旷野
前两天因为工作上的原因,用line联系了以前的日本同学佐佐木。他发表的某篇文章上,那种样品的TEM 拍的很清楚。我想问问他怎么拍的,因为我最近拍的很糊。
他很快回复我了,详细的跟我说了样品的制备方法,还画了小图。日本人还是那么喜欢画小图。
我们稍微聊了聊近况。去年六月我回大阪参加同窗会,他没去,因为在越南。博士毕业后,他在日本的公司上班,很快就被外派到越南了。他给我发了女儿的照片,都已经能走能跳了。问起上班如何,说是挺无聊的。可惜学术界不稳定也没钱,所以还是上班了。
佐佐木也是很聪明的人,他做实验也很较真执着。
我们组当时正值鼎盛的时候,除了一众本科生和研究生,有三个日本男生博士生。另外还有我,还有两个泰国女生博士生。去年去参加同窗会的时候,才知道另一个日本博士上村竟走了完全不一样的路。毕业后他在老板的介绍下再阪大内继续做博后,他本是研究锂电池的。只做了一年,为了复兴日本经济,竟然加入了政府部门。过得很不如意就是了,毕竟政府那种地方,没几个上班的是像他一样真的为了“日本经济复兴”的。

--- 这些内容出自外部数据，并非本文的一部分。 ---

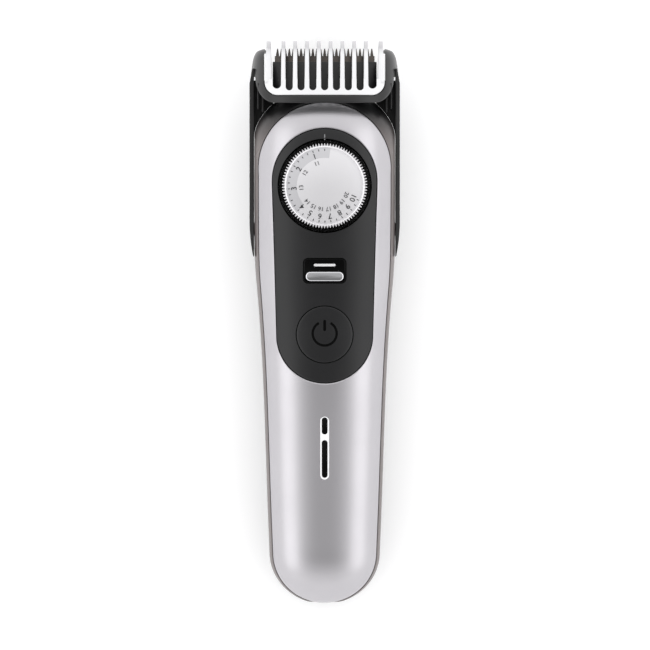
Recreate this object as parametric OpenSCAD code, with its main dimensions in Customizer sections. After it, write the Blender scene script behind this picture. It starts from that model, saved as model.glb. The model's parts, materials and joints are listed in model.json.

大家说起这事,都觉得很离谱。但想想这种事情发生在上村身上,倒也合理。他本来就是古板又理想主义的人。
另一位博士熊谷听说是去东京上班去了。他的家境应当是很殷实的。他读书的时候就说过家里有神户买的新别墅,请了设计师,要去看装修。又或者开车去小野原附近,只是为了跑步。我就住在小野原,走路的话只要二十分钟。我说你怎么不跑步去小野原,他说有坡,跑步要平地。
泰国女生A毕业后去比利时做了一年博后。她本来就是University of Bath读的硕士,一直想回欧洲那边。谁知道只做了几个月博后,说是遇到了真爱,家里做建材生意的泰国人,就回泰国结婚了。她家在泰国是买卖土地做商场的,弟弟已经去了新加坡谷歌,没有人继承家业。正好和建材少爷结婚就能有人管家业了。
我问她:学术梦想呢?
她说:没办法,你知道自己遇到了对的人。
真特么狗血。
另一位泰国女生B,虽然还在日本做博后。但全是因为男友还在日本,也做上了助教,纯粹是陪着。几个月前跟我跟我说学术理想准备放弃了,没兴趣了。她之前毕业后在日本材料研究所NIMS做了一两年,有心碎的经历。可以理解。
谁没有心碎回忆呢,谁没被骗过呢。
如今我们深夜饮酒,杯子碰在一起,都是梦碎的声音。
我接触一些中国人同行的时候,大家聊的多的都是多少文章,什么本子基金,教职上岸。仿佛做这行,多少岁没达到什么标准就是彻头彻尾的失败。如果按照那样的标准,我大概是一个Loser。可是每当我看看周围的其他朋友,又会觉得人生很宽广。读完博士也不只有当上教授做科研一条道路。没有来由的, 所谓的人生不过是被一个个念头驱动着,想做什么就做了。
當你不符合身旁人的喜好,而遭受他們的毒舌和斜眼,這時,你不是要把自己做的更好以迎合他們,而是要搬家!—―血淚的教訓!